Discussion theme: "To learn who rules over you, simply find out [what] you are not allowed to criticise."
Setting aside the obvious of Jews, technology, corrupt politicians, etc. who and what would you say that we cannot criticise, and thus rules over us?
I will say: pain medication, the spectacle of dying culture, anxiety, cruelty, capitalism, the cult of democracy, falsity, matriarchy, and hidden bureaucracy.
Perhaps to make it even more interesting, what can you not critique on /pol/?
>>136224913
Traps.
>>136224913
You missed the obvious one... Mainstream Western culture.
Try denouncing Facebook to your peers. Maybe pose the question, "Why is Mark Zuckerberg the 5th richest man in the world if he is offering a free service?"

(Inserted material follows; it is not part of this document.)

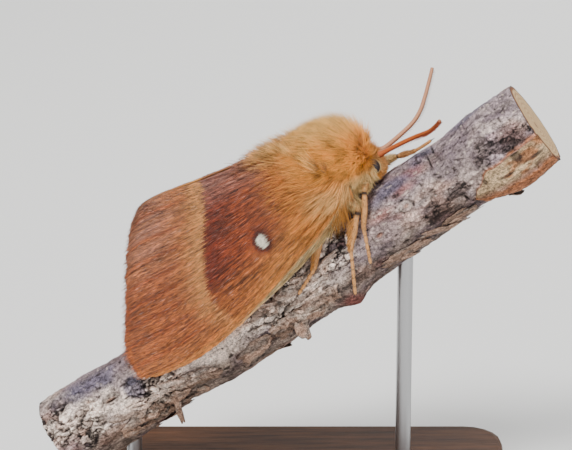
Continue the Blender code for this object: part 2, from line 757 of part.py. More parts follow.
def thorax_locks(tree, dice):
    """Locks spread evenly over the thorax, swept back, up and down from behind the neck."""
    locks = []
    for number in range(LOCK_COUNT):
        height = 1.0 - 2.0 * (number + 0.5) / LOCK_COUNT
        turn = number * math.pi * (3.0 - math.sqrt(5.0))
        ring = math.sqrt(1.0 - height * height)
        unit = Vector((height, ring * math.cos(turn), ring * math.sin(turn)))
        skin = THORAX_CENTRE + Vector([u * h for u, h in zip(unit, THORAX_HALF)])
        normal = Vector([u / h for u, h in zip(unit, THORAX_HALF)]).normalized()
        sweep = (skin - COAT_PARTING).normalized()
        way = (sweep * 0.9 + normal * 0.42 + Vector((-0.1, 0, 0))).normalized()
        tip = coat_tip(skin, way, dice.uniform(0.94, 1.05))
        width = dice.uniform(1.5, 1.95)
        if (tip - skin).length < 0.9:
            continue
        made = clear_lock(skin, normal, way, tip, width, tree)
        if made:
            locks.append(made)
    return locks


def build_thorax(neighbours, dice):
    thorax = ellipsoid("thorax", THORAX_CENTRE, THORAX_HALF, MOTH_FRAME, PARTS, COAT, 20, 12)
    locks = thorax_locks(surface_tree(neighbours), dice)
    cut_clear(thorax, neighbours, SEAT)
    fuse(thorax, locks)
    return thorax


clear_scene()
PARTS = new_collection("oak_eggar_moth")
CUTTERS = new_collection("cutters")
MOTH_FRAME = frame_empty("moth_frame", MOTH_PITCH)
BRANCH_FRAME = frame_empty("branch_frame", BRANCH_PITCH)

COAT = material("golden_coat", (0.62, 0.36, 0.12), 0.8)
WING = material("russet_wing", (0.36, 0.14, 0.06), 0.75)
HINDWING_TAN = material("tan_hindwing", (0.62, 0.42, 0.2), 0.75)
EYE_DARK = material("dark_eye", (0.05, 0.045, 0.05), 0.25)
ANTENNA_TAN = material("tan_antenna", (0.55, 0.26, 0.12), 0.6)
LEG_TAN = material("tan_leg", (0.62, 0.36, 0.14), 0.7)
BARK = material("grey_bark", (0.36, 0.31, 0.28), 0.9)
WOOD = material("stand_wood", (0.12, 0.07, 0.045), 0.4)
STEEL = material("stand_steel", (0.6, 0.6, 0.6), 0.3, 1.0)


def main():
    perch = build_perch()
    build_stand(perch)
    wings = [
        build_wing("forewing_R", FOREWING, -1, WING),
        build_wing("forewing_L", FOREWING, 1, WING),
        build_wing("hindwing_R", HINDWING, -1, HINDWING_TAN),
        build_wing("hindwing_L", HINDWING, 1, HINDWING_TAN),
    ]
    eyes = build_eyes()
    antennae = [build_antenna("antenna_R", -1), build_antenna("antenna_L", 1)]
    palps = build_palps()
    dice = random.Random(SEED)
    legs = [build_leg(name, plan, dice) for name, plan in LEGS.items()]
    head = build_head(eyes + antennae + palps + legs, dice)
    abdomen = build_abdomen()
    build_thorax([head, abdomen, perch] + eyes + antennae + palps + wings + legs, dice)


main()
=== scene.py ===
"""Oak eggar moth on a cut length of branch: skins, scales, coat, bark, stand and studio."""

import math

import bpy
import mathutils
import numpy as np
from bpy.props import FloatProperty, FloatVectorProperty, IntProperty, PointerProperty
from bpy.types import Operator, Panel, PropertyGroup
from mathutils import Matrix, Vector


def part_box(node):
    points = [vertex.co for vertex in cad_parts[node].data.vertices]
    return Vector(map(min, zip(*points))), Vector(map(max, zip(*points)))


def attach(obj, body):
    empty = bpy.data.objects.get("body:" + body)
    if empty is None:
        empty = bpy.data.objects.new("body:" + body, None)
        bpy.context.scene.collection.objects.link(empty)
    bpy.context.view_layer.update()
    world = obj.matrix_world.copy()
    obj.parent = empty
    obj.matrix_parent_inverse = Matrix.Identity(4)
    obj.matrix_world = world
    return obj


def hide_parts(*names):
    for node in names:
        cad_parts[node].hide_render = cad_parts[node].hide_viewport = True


bl_info = {
    "name": "Oak Eggar Moth",
    "version": (1, 0, 0),
    "blender": (4, 5, 0),
    "location": "View3D > Sidebar > Moth",
    "description": "Builds a furry moth at rest on a branch, with its display stand and studio",
    "category": "Add Mesh",
}

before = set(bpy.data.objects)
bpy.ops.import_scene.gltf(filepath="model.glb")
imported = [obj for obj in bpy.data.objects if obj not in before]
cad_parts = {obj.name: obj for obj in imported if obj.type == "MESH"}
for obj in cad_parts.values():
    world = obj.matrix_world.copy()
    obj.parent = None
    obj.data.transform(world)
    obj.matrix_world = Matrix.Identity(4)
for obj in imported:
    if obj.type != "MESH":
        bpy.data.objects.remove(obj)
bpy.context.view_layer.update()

MM = 0.001
SEED = 20

# The moth's own frame: +X to its head, +Y to its left, +Z through its back, in millimetres
ORIGIN = np.array((7.14, 0.0, 38.0))
MOTH_PITCH = 28.6
BRANCH_PITCH = 36.15

# Roof that the resting wings make
ROOF_RIDGE = ((-30.0, 17.3), (-19.4, 17.2), (-12.0, 16.5), (-4.5, 15.9), (2.0, 14.6))
ROOF_DEPTH = 17.2
ROOF_HALF = 0.45
ROOF_SPREAD = 9.55
ROOF_POWER = 0.8
ROOT_HALF = 3.7
PLATE = 0.5
SIDES = (("R", -1), ("L", 1))
# Between the feet and the bark
GAP = 0.3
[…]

The goyim shut down when you question the propaganda and its havens. It isn't so much 'who' that you can't criticize so much as it is the work they have done. You're not allowed to criticize ANY group aside from culturally accepted mass-murdering ideologies and satanists. Jewish or not, we all know that there is a very, very small handful of people with the money pulling the strings. The buffoons in high-level positions that we know about are a lower tier than the unknowns who are really calling the shots. There is a lot of truth in the fact that the Jewish people have a fucking beef with Christian values, but blaming it all on the Jews is a bit of a smokescreen; they're a very high tier in the situation, but there are a helluva lot of Jewish goyim.
The people at the top hold beliefs that are far from mainstream and have yet to be wrapped up and labeled in a neat little box.
>>136225579
I agree. The Jews are essentially 'a nation without a state' which causes them to act as foreign agents even after they have been accepted and appear to be naturalised. But we are 2000 years into this now, and deeper problems may be at play.